45 thoughts on “Hiking Red Top Mountain

  1. You see,it is very very important for one to explore the beautiful creation of the creator for us to understand how loving this God of the heavens and the earth loves us,hiking on the red mountain is one aspect of it, i loved one day to hike.

    1. I’m not religious.

      I enjoy hiking for the exercise, the fresh air, the opportunity to take great photos of nature, and to just clear my head in beautiful surroundings.

  2. It is a shame when footpaths are not properly maintained. We found that in England when following the ancient Ridgeway walk along the Thames river that passes through Buckinghampshire (about 100 miles). There were parts that had been so churned up by 4-wheel-drives, motorbikes and horses that were simply impassible. We always wear good boots and gaiters, but it was still a nightmare to walk on. If they are walking trails, no vehicles should be allowed. Also, the West Highland Way in Scotland, the first proper long-distance trail I ever did about 21 years ago was also an endurance walk with difficult access at times, having to jump close to 2 meters, rucksacks and all, in order to continue. Still, here is to youth and adventure! Cheers!

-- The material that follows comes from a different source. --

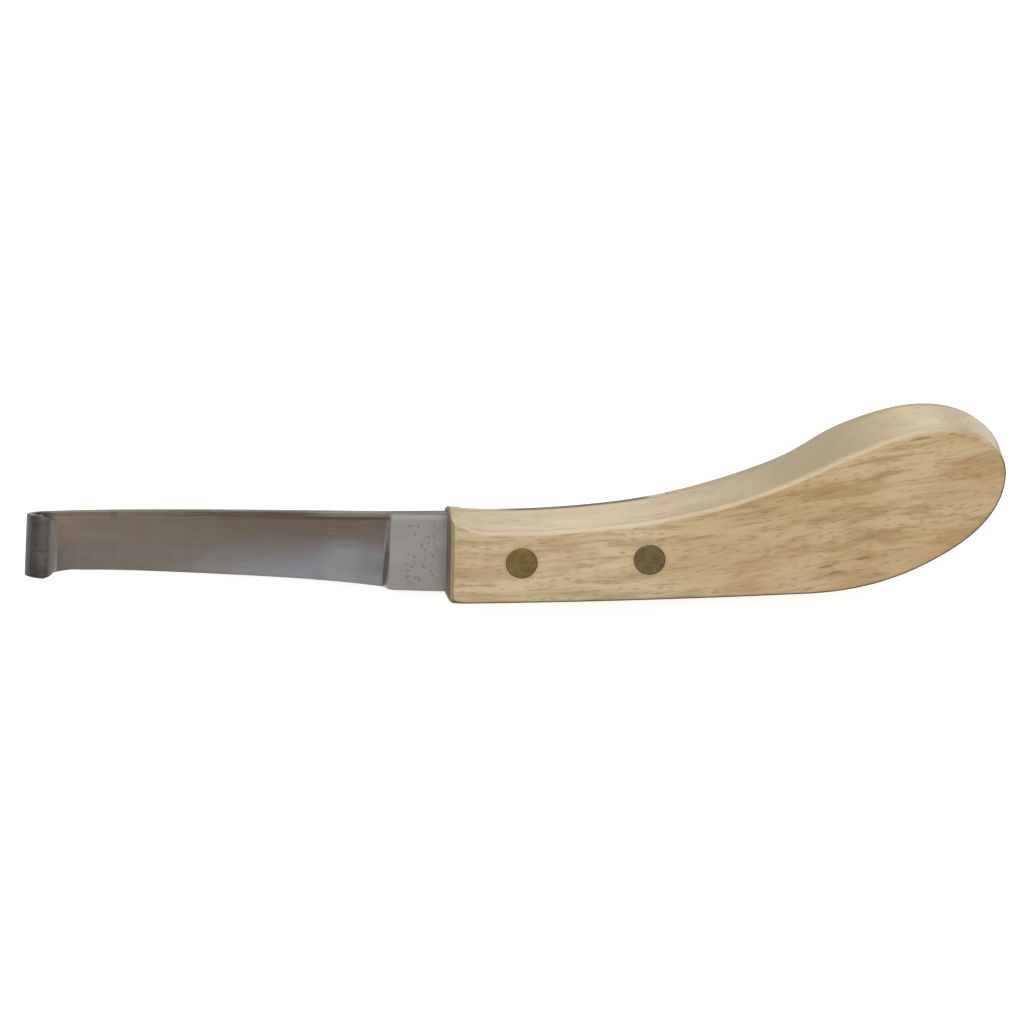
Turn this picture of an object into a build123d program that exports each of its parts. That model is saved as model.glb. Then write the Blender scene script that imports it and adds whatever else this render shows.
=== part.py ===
from build123d import *

import os
from math import cos, radians, sin

# Hoof knife: hook-tipped blade with a slab tang, one-piece wooden handle and two brass pins.
#
# The knife lies on the flat far face of its handle. X runs along the knife, from the hook (-X) to the
# butt (+X). Y points from the cutting edge to the spine. Z is the thickness, up to the side that the
# hook curls towards. The origin is on the rest face, between the two pins. Millimetres.

os.makedirs("parts", exist_ok=True)

# ---- handle: driving dimensions ----
handle_thickness = 18.0
mid_height = handle_thickness / 2
crest_width = 5.0  # flat left along the middle of the top, between the two long chamfers
front_top = (-28.7, 11.0)
front_bottom = (-29.1, -8.9)
front_chamfer = 0.65  # how far the front corners are cut down
belly = (12.0, -8.6)
heel = (47.0, -7.7)  # the straight lower edge turns up into the butt here
edge_round = 1.0  # of the front end's long edges

# ---- blade: driving dimensions ----
stock = 2.8  # thickness of the shank and the tang
back_height = mid_height - stock / 2  # the flat back of the shank
spine_at_handle = 9.9
edge_at_handle = -7.25
plunge_x = -41.2  # the hollow grind ends here
plunge_run = 1.1
plunge_lean = 0.06  # the plunge leans towards the butt, per mm towards the spine
tang_end = 18.6
tang_bottom = -7.25
slot_end_gap = 0.7

bow_start = -41.0  # the blade bows towards the hook's side from here on
hook_root = (-115.92, 12.6)  # X and Z of the blade's back, where the curl begins
root_wall = 1.6
hook_radius = 3.7  # outside of the curl
lip_wall = 0.8
lip_overrun = 48.0  # degrees that the curl runs on past its top
curl_lean = 0.049  # the curl's axis leans this much towards the butt, per mm towards the spine
lip_top_corner = (-115.2, 8.3)  # centres of the rounds on the lip's two corners
lip_top_radius = 2.8
lip_low_corner = (-115.15, 0.55)
lip_low_radius = 2.4
lip_offcut = (12.0, 8.0)  # the waste outside a round

# ---- hollow grind: x, spine y, edge y, steel left at the edge, hollow below the straight bevel ----
spine_flat = 1.0  # left unground along the spine
grind_stations = [
    (plunge_x - plunge_run, 10.1, -6.5, 0.35, 0.40),
    (-60.0, 10.5, -4.4, 0.35, 0.38),
    (-78.0, 11.0, -3.1, 0.35, 0.32),
    (-95.0, 11.35, -2.0, 0.35, 0.24),
    (-107.0, 11.55, -1.4, 0.40, 0.16),
    (-114.2, 11.7, -1.7, 0.90, 0.05),
]
wheel_clearance = 2.0  # how far the cut runs out beyond the steel, above and below the edge
plunge_sink = 0.02
plunge_lift = 0.05

# ---- pins ----
pin_radius = 3.175  # quarter-inch brass rod
pin_places = [("rivet_front", -13.4, -0.2), ("rivet_rear", 14.1, 0.2)]
pin_edge = 0.2

beyond = 40.0  # a cut or a strip that has to run right past the piece

# ---- handle outline: round the butt, then back along the crest, or along the face's ridge ----
butt_points = [(55.3, -7.1), (64.5, -5.2), (77.0, 0.1), (87.2, 8.0), (90.7, 14.4), (91.0, 19.8)]
crest_points = [
    (90.6, 23.5),
    (88.7, 26.6),
    (83.0, 30.6),
    (74.0, 32.2),
    (61.0, 29.6),
    (52.3, 25.9),
    (47.0, 22.7),
    (39.0, 19.2),
    (27.0, 15.4),
    (14.0, 12.5),
    (0.0, 10.9),
    (-13.0, 10.25),
    (-23.6, 10.35),
]
ridge_points = [
    (90.1, 22.2),
    (85.6, 26.0),
    (79.5, 27.7),
    (72.0, 27.1),
    (60.0, 23.2),
    (45.5, 16.9),
    (29.4, 11.4),
    (12.0, 8.2),
    (-6.0, 6.6),
    (-17.0, 6.35),
    (-22.0, 6.55),
]


def outline(top_points, front_drop):
    """One closed outline of the handle: lower edge, round the butt, back along the top."""
    front_corner = (front_top[0], front_top[1] - front_drop)
    runout_start = top_points[-1]
    runout_middle = (
        0.5 * runout_start[0] + 0.5 * front_corner[0],
        0.65 * runout_start[1] + 0.35 * front_corner[1],
    )
    with BuildLine() as wire:
        ThreePointArc(front_bottom, belly, heel)
        Spline(heel, *butt_points, *top_points)
        ThreePointArc(runout_start, runout_middle, front_corner)
        Line(front_corner, front_bottom)
    make_face(wire.edges())


# ---- handle: one piece of wood, sawn from the front for the tang ----
with BuildPart() as handle:
    with BuildSketch(Plane.XY.offset(mid_height)) as crest_plan:
        outline(crest_points, 0.0)
    extrude(amount=crest_width / 2)
    with BuildSketch(Plane.XY.offset(mid_height + crest_width / 2)):
        outline(crest_points, 0.0)
    with BuildSketch(Plane.XY.offset(handle_thickness)):
        outline(ridge_points, front_chamfer)
    loft(ruled=True)
    front_edge = handle.faces().sort_by(Axis.Z)[-1].edges().filter_by(GeomType.LINE)
    fillet(front_edge, edge_round)
    mirror(about=Plane.XY.offset(mid_height))
    with BuildSketch(Plane.XY.offset(back_height)):
        with Locations((tang_end + slot_end_gap, 0)):
            Rectangle(2 * beyond, 2 * beyond, align=(Align.MAX, Align.CENTER))
    extrude(amount=stock, mode=Mode.SUBTRACT)
    with BuildSketch(Plane.XY):
        with Locations(*[(x, y) for _, x, y in pin_places]):
            Circle(pin_radius)
    extrude(amount=handle_thickness, mode=Mode.SUBTRACT)

# ---- tang and shank in plan: the tang's top was ground flush with the crest of the handle ----
with BuildSketch() as tang_plan:
    with Locations((tang_end, tang_bottom)):
        Rectangle(tang_end - front_top[0], beyond, align=(Align.MAX, Align.MIN))
    outline_face = crest_plan.sketch.moved(Location((0, 0, -mid_height)))
    add(outline_face, mode=Mode.INTERSECT)

with BuildSketch() as blade_plan:
    with BuildLine() as blade_line:
        shank_top = Line((-18.0, spine_at_handle), (plunge_x, 10.05))
        spine = Spline(shank_top @ 1, (-73.0, 10.87), (-103.0, 11.52), (-112.0, 11.57), (-121.0, 11.45))
        toe = Polyline(spine @ 1, (-121.0, -1.25), (-118.6, -1.72), (-115.5, -2.05))
        hook_blend = Spline(toe @ 1, (-113.6, -1.75), (-111.2, -1.38), (-107.5, -1.34))
        edge_points = [(-94.7, -1.88), (-81.8, -2.75), (-64.6, -4.0), (-47.4, -5.7), (-43.0, -6.3)]
        edge = Spline(hook_blend @ 1, *edge_points)
        step = Polyline(edge @ 1, (-40.8, -6.8), (-30.0, edge_at_handle), (-18.0, tang_bottom))
        Line(step @ 1, shank_top @ 0)
    make_face()
    add(tang_plan.sketch)


def front_height(x):
    """Height of the blade's unground front at a distance along the knife."""
    share = (bow_start - x) / (bow_start - hook_root[0])
    return back_height + stock + share**2 * (hook_root[1] + root_wall - back_height - stock)


def back_of_blade(x):
    """Height of the blade's back at a distance along the knife."""
    share = (bow_start - x) / (bow_start - hook_root[0])
    return back_height + share**2 * (hook_root[1] - back_height)


def trough(x, spine_y, edge_y, wall, hollow, lift=0.0):
    """Section of what the grinding wheel takes away, leaning like the plunge."""
    top_y = spine_y - spine_flat
    front = front_height(x)
    floor = back_of_blade(x) + wall
    middle = ((top_y + edge_y) / 2, (front + floor) / 2 - hollow + lift)
    leaning = Plane(origin=(x, 0, 0), x_dir=(plunge_lean, 1, 0), z_dir=(1, -plunge_lean, 0))
    with BuildSketch(leaning) as section:
        with BuildLine() as wire:
            ThreePointArc((top_y, front + lift), middle, (edge_y, floor + lift))
            Polyline(
                (edge_y, floor + lift),
                (edge_y - wheel_clearance, floor + lift),
                (edge_y - wheel_clearance, front + wheel_clearance + lift),
                (top_y, front + wheel_clearance + lift),
                (top_y, front + lift),
            )
        make_face(wire.edges())
    return section.sketch


# ---- what grinding takes away: the long hollow, and the short ramp up to the shank ----
with BuildPart() as grind:
    loft([trough(*station) for station in grind_stations])
with BuildPart() as plunge:
    spine_y, edge_y = grind_stations[0][1:3]
    plunge_top = trough(plunge_x, spine_y, edge_y, stock, plunge_sink, lift=plunge_lift)
    loft([plunge_top, trough(*grind_stations[0])])

# ---- blade in profile: shank, bow and curl, as a strip seen from the cutting edge ----
strip_plane = Plane(origin=(0, 0, 0), x_dir=(1, -curl_lean, 0), z_dir=(-curl_lean, -1, 0))
with BuildPart() as blade:
    with BuildSketch(strip_plane):
        with BuildLine():
            flat_back = Line((beyond, back_height), (bow_start, back_height))
            bow_back = TangentArc(flat_back @ 1, hook_root, tangent=flat_back % 1)
            heading = bow_back % 1
            inward = Vector(heading.Y, -heading.X)
            centre = bow_back @ 1 + inward * hook_radius
            inner_radius = hook_radius - root_wall
            turn = radians(lip_overrun)
            lip_direction = inward * cos(turn) - heading * sin(turn)
            lip_outer = centre + lip_direction * hook_radius
            lip_inner = centre + lip_direction * (hook_radius - lip_wall)
            lip_middle = centre + inward * (hook_radius - (lip_wall + root_wall) / 2)
            ThreePointArc(bow_back @ 1, centre + heading * hook_radius, lip_outer)
            Line(lip_outer, lip_inner)
            curl_inside = ThreePointArc(lip_inner, lip_middle, centre + heading * inner_radius)
            root_inside = TangentArc(
                curl_inside @ 1, centre - inward * inner_radius, tangent=curl_inside % 1
            )
            shank_front = (bow_start, back_height + stock)
            TangentArc(shank_front, root_inside @ 1, tangent=(-1, 0))
            Polyline(shank_front, (beyond, back_height + stock), flat_back @ 0)
        make_face()
    extrude(amount=beyond, both=True)
    extrude(blade_plan.sketch, amount=2 * handle_thickness, mode=Mode.INTERSECT)

    add(grind.part, mode=Mode.SUBTRACT)
    add(plunge.part, mode=Mode.SUBTRACT)

    # the lip's two corners are rounded off, clear of the blade below it
    with BuildSketch(Plane.XY.offset(centre.Y)):
        with Locations(lip_top_corner):
            Rectangle(*lip_offcut, align=(Align.MIN, Align.MIN))
            Circle(lip_top_radius, mode=Mode.SUBTRACT)
        with Locations(lip_low_corner):
            Rectangle(*lip_offcut, align=(Align.MIN, Align.MAX))
            Circle(lip_low_radius, mode=Mode.SUBTRACT)
    extrude(amount=handle_thickness, mode=Mode.SUBTRACT)
    with BuildSketch(Plane.XY):
        with Locations(*[(x, y) for _, x, y in pin_places]):
            Circle(pin_radius)
    extrude(amount=handle_thickness, mode=Mode.SUBTRACT)

# ---- pins: ground flush with both faces ----
pins = []
for pin_name, x, y in pin_places:
    with BuildPart(Plane(origin=(x, y, 0))) as pin:
        Cylinder(pin_radius, handle_thickness, align=(Align.CENTER, Align.CENTER, Align.MIN))
        chamfer(pin.edges().filter_by(GeomType.CIRCLE), pin_edge)
    pins.append((pin_name, pin))

for node_name, node in [("handle", handle), ("blade", blade), *pins]:
    node.part.label = node_name
    export_step(node.part, f"parts/{node_name}.step")
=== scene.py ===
from math import asin, cos, pi, radians, sin, tan

import bmesh
import bpy
import numpy as np
from mathutils import Matrix, Vector


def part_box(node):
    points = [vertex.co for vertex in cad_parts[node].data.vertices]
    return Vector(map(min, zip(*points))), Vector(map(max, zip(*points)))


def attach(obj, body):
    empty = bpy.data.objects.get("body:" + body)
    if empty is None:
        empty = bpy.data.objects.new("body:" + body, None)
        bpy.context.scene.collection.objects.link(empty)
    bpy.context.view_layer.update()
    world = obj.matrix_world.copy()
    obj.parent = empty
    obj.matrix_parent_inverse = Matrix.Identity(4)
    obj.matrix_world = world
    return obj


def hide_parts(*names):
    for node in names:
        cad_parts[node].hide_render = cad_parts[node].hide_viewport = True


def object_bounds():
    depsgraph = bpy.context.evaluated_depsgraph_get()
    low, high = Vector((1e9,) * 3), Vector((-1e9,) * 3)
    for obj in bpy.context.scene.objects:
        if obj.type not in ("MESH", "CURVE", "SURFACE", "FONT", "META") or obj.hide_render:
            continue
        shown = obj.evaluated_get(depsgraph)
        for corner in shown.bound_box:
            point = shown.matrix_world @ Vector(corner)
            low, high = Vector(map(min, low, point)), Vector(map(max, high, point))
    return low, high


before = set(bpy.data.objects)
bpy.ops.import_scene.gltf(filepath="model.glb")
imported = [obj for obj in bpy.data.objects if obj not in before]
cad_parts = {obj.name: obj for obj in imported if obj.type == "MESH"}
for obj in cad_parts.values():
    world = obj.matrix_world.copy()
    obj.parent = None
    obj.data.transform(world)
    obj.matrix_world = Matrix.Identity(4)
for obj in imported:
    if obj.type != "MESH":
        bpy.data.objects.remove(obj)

# Looks of a hoof knife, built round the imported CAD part. Metres, in the CAD frame: X runs from the
# hook (-X) to the butt (+X), Y from the cutting edge to the spine, Z up from the floor.

MM = 0.001
cad_low, cad_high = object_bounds()
blade_low, blade_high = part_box("blade")
handle_low, handle_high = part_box("handle")
stock = 2.8 * MM  # thickness of the shank and the tang
# edges that turn by more than these degrees stay sharp
crease = {"pin": 50, "handle": 40, "blade": 50, "cutter": 30}


# ---------------------------------------------------------------- reading the CAD solids
def solid(node):
    """The triangles of a CAD node as an array of corners."""
    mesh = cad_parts[node].data
    mesh.calc_loop_triangles()
    corners = np.array([v.co for v in mesh.vertices])
    return corners[np.array([t.vertices for t in mesh.loop_triangles])]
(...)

    1. It really is, especially since they get money to do it. Most of these parks get state funding, and there’s also the money we pay to park our cars there.

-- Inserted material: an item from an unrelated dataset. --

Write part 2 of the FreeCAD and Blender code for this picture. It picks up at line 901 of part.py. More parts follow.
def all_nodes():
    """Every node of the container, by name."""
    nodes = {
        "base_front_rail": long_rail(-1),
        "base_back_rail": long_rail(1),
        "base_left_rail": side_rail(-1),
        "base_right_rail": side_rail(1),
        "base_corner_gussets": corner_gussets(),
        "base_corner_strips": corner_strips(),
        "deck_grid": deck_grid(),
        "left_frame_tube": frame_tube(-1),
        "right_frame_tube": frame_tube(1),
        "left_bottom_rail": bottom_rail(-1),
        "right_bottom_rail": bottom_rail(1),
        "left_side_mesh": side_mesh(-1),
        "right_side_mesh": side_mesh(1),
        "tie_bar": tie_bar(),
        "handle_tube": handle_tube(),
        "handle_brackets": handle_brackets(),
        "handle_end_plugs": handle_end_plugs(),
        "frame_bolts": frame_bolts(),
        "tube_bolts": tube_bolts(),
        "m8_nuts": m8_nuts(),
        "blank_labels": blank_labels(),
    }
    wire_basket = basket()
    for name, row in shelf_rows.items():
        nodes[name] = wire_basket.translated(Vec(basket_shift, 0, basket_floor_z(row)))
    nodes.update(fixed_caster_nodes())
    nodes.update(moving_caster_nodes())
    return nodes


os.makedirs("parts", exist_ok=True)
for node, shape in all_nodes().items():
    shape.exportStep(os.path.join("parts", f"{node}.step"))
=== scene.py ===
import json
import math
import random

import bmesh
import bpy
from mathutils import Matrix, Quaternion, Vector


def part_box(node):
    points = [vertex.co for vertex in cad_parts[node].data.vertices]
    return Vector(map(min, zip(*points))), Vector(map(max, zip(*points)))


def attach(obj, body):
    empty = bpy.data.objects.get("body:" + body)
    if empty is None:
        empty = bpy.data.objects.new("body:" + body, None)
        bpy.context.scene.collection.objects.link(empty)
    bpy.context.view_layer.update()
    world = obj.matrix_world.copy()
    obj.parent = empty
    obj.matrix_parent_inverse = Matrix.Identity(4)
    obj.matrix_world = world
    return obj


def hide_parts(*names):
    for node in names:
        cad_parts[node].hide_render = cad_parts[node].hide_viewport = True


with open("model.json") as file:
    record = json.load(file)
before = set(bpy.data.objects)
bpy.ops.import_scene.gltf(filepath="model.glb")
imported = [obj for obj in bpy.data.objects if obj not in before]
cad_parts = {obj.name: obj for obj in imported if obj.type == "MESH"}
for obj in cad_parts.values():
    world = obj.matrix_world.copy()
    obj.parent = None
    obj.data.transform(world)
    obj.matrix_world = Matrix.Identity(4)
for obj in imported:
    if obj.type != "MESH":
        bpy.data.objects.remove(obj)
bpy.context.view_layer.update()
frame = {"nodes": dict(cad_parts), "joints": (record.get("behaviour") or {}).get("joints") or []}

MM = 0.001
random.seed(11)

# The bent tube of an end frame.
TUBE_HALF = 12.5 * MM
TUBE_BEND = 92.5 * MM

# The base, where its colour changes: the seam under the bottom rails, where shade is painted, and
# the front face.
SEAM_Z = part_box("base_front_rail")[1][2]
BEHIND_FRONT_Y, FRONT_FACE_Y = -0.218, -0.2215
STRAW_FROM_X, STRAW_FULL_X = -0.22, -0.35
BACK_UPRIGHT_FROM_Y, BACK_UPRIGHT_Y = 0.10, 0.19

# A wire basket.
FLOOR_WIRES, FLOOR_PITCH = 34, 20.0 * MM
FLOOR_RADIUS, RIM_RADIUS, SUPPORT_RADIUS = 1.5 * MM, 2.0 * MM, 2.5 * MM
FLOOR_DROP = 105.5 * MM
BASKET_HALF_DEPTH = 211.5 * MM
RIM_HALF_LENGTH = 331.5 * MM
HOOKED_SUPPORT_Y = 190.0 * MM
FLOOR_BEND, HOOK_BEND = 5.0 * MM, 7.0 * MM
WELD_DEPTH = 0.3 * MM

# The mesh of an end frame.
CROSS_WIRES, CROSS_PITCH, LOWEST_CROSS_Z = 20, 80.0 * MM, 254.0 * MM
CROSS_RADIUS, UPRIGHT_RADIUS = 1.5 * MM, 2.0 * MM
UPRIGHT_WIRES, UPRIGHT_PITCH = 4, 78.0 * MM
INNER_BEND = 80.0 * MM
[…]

      Did you walk the whole 100 miles? If so, sounds like a lot of camping! 😄

      1. Yes, and we also walked the South Downs Way in the south of England, another 100 miles. The one I wanted to do but never got a chance to was Hadrian’s Wall, which goes from East to West coast in the north of England . We camped for weeks at a time, each walk usually took 6 or 7 days.

      2. Oh wow. You’re a real adventuress! That’s great that you’re out and about though. We’re in that era where traveling is sitting in a hotel room, and entertainment is Netflix.

      1. Wish I could–too busy trying to pay debts and make ends meet. But just hanging out outside, being away from the phones and crap…that’s my idea of a great day. I’m trying to save money to I can explore more local hikes. Just need to be able to afford a day off once in a while, and thanks to Harvey, there’ll be a lot more penny pinching for a few months…but I’m determined to give myself some me time (and hikes are good ideas–it’s why I like looking at yours. Gives me something to look forward to).

      2. Hiking is free though. We should never be too busy to LIVE! I work up to 90 hours per week! I set my own hours though so that makes it easier to make time.

      3. Wow–wish I could get that many hours, just a few here or there, and then a last-minute schedule change comes along and cuts ’em in half. Easier to save when you know how much is coming in–it’s why I’m trying so hard to look for another job that will give me breathing room and “mental health days.” I can’t write much (or well) when I’m a stressed wreck. But I’ve got my trail books and will be planning some when I have an impromptu day off and enough gas in the tank to get there.

      4. I own a business, which means most of those hours are not paid for. I don’t “get” the hours. I do it voluntarily to build my firm. I make less than most Americans, after company expenses. I’m just exceptionally good at living way below my means, and I’m debt free.

        If you really and truly want something you’ll find a way someway, somehow. Keep at it!

    1. Nearly a year??? 😮 Wow! Yes, you definitely should get out when you can. There are probably trails in and around your city too, though. We have quite a few in Atlanta.